3. Per quanto attiene, poi, al profilo attinente alla difformità tra il luogo di notificazione e la sede legale della società, si richiamano i principi secondo cui "quando l'ufficiale giudiziario attesti di non avere rinvenuto la società destinataria della notifica presso la sua sede legale, perchè, secondo quanto appreso, questa aveva la sua sede effettiva altrove, e recatosi presso la sede effettiva, abbia fatto consegna a persona qualificatasi come "addetta" alla ricezione per la società, le attestazioni in parola sono da ritenersi assistite da fede fino a querela di falso, riguardando esse circostanze frutto della diretta attività e percezione del pubblico ufficiale; viceversa, il contenuto delle notizie apprese circa la sede effettiva e della dichiarazione di chi si sia qualificato "addetto" alla ricezione è assistito da presunzione "iuris tantum", che, in assenza di prova contraria, non consente al giudice di disconoscere la regolarità dell'attività di notificazione" (Sez. 5, Sentenza n. 21817 del 05/12/2012, Rv. 624472) e, ancora, "in tema di notifiche alle persone giuridiche, l'art. 46 c.c. - che stabilisce che i terzi "possono" considerare come sede, oltre a quella amministrativa, anche quella effettiva - va interpretato alla luce dei principi di buona fede, di solidarietà e della finalità, propria delle notifiche, di portare a conoscenza del destinatario gli atti processuali, cosicchè il precetto normativo non può tradursi nella facoltà di non tenere conto della sede effettiva conosciuta dal notificante, deponendo in tal senso la previsione di obblighi di ricerca del destinatario gravanti sull'ufficiale giudiziario ai sensi dell'art. 148 c.p.c., comma 2 (che presuppongono, a loro volta, obbligo del notificante di indicare tutti gli elementi utili in suo possesso) e il disposto di cui all'art. 145 c.p.c., che, non distinguendo ai fini della notificazione tra sede legale ed effettiva, comporta che quest'ultima non possa essere pretermessa ove conosciuta dal notificante, nonchè, con riguardo alla materia societaria, il rilievo della conoscenza dei fatti, indipendentemente dalla loro iscrizione nel registro delle imprese, stabilito in via generale dall'art. 2193 c.c., comma 1".

4. In ragione delle svolte argomentazioni il ricorso deve essere rigettato.
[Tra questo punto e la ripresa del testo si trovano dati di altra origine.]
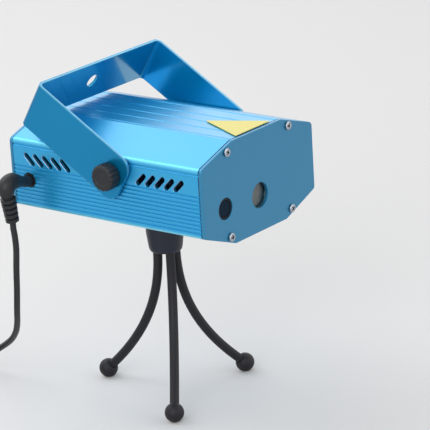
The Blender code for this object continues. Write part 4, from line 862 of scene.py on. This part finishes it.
def strip_path():
    """(x, distance from the pivot) up one arm, round a bend, across, and down."""
    t = np.linspace(0, np.pi / 2, 9)
    top = REACH - STRIP / 2
    straight = np.linspace(STRIP_CORNER, STRIP_END + top - BEND, 8)[1:-1]
    arm = np.concatenate([STRIP_CORNER * (1 - np.cos(t)), straight]) - STRIP_END
    t = np.linspace(0, np.pi / 2, 11)
    bend = columns(ARM_X - BEND * (1 - np.cos(t)), top - BEND * (1 - np.sin(t)))
    across = columns(np.linspace(ARM_X - BEND, 0, 8)[1:], top)
    half = np.vstack([columns(ARM_X, arm), bend, across])
    return np.vstack([half, (half * (-1, 1))[-2::-1]])


def bracket_grid():
    """The strip's section at each point of the path, square to it.

    At a distance d from the end, within the corner radius R, half the width is
    W/2 - R + the root of R^2 - (R - d)^2.
    """
    path = strip_path()
    along = unit(np.gradient(path, axis=0))
    outwards = columns(along[:, 1], -along[:, 0])
    walked = walk_along(path)
    end = np.minimum(walked, walked[-1] - walked)
    near = np.clip(STRIP_CORNER - end, 0, None)
    narrower = STRIP_CORNER - np.sqrt(STRIP_CORNER**2 - near**2)
    thick, wide = box_ring(STRIP / 2, STRIP_WIDTH / 2, 0.00035).T
    across = wide - np.sign(wide) * narrower[:, None]
    flat = path[:, None] + outwards[:, None] * thick[:, None]
    return columns(flat[..., 0], across, flat[..., 1])


def tilted(points):
    """From the bracket's own X, width and distance to the part's axes, leaned back."""
    x, wide, far = np.moveaxis(np.asarray(points), -1, 0)
    y = PIVOT_Y + wide * math.cos(TILT) + far * math.sin(TILT)
    return columns(x, y, PIVOT_Z - wide * math.sin(TILT) + far * math.cos(TILT))


# %% The bracket
def through_hole(radius, high, facing):
    """A hole through the strip, flared at both mouths; high is the strip's outer face."""
    levels = [(radius + grow, high - STRIP - z) for z, grow in FLARE[:0:-1]]
    levels += [(radius + grow, high + z) for z, grow in FLARE[1:]]
    return (tilted(stand(lathe(levels, 48), (0, 0, 0), facing)),)


bracket_mesh = cut(
    skin("bent_bracket", tilted(bracket_grid())),
    through_hole(0.0037, REACH, "up"),
    through_hole(PIVOT_HOLE, ARM_INNER + STRIP, "left"),
    through_hole(PIVOT_HOLE, ARM_INNER + STRIP, "right"),
)

# %% Painted highlights on its rims, and a glossier inside painted lighter
x, y, z = BRACKET_BLUE.place()
y, z = y - PIVOT_Y, z - PIVOT_Z
far = y * math.sin(TILT) + z * math.cos(TILT)
near = far.math("MAXIMUM", STRIP_CORNER - STRIP_END - far, 0)
half_width = (STRIP_CORNER**2 - near * near).root() + (STRIP_WIDTH / 2 - STRIP_CORNER)
# rim: where a pale colour is painted along the strip's rims, a painted highlight
rim = (abs(y * math.cos(TILT) - z * math.sin(TILT)) - half_width).above(-0.0003, 0.0005)
# inner: the inside faces, which get a glossier coat and a lighter colour that is painted light
inner = abs(x).below(ARM_X, 0.0002) * far.below(REACH - STRIP / 2, 0.0002)
face = BRACKET_BLUE.blend(inner, DYED_STRIP, shade(4, 156, 202))
BRACKET_BLUE.set(Base_Color=BRACKET_BLUE.blend(rim, face, shade(84, 160, 196)))
BRACKET_BLUE.set(Coat_Weight=inner * 0.8, Coat_Roughness=0.08)
piece(bracket_mesh, BRACKET_BLUE, "bracket", "bracket_blue", "hanging_bracket", even=True)
print("bracket:", len(bracket_mesh.polygons), "faces")

# %% [markdown]
# The thumb knobs are moulded discs with sixteen shallow flutes for the fingers
# and a broken edge. A lathe profile gives the disc, and a wave round it the
# flutes, so both are one surface.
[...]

Le spese seguono la soccombenza e sono liquidate come da dispositivo.

PQM

La Corte rigetta il ricorso. Condanna il ricorrente al pagamento delle spese del giudizio di legittimità, liquidate nei confronti di ciascuna delle parti resistenti in Euro 100,00 per esborsi e in Euro 2.500,00 per compensi, oltre accessori di legge e spese generali al 15%.
Così deciso in Roma, il 27 gennaio 2016.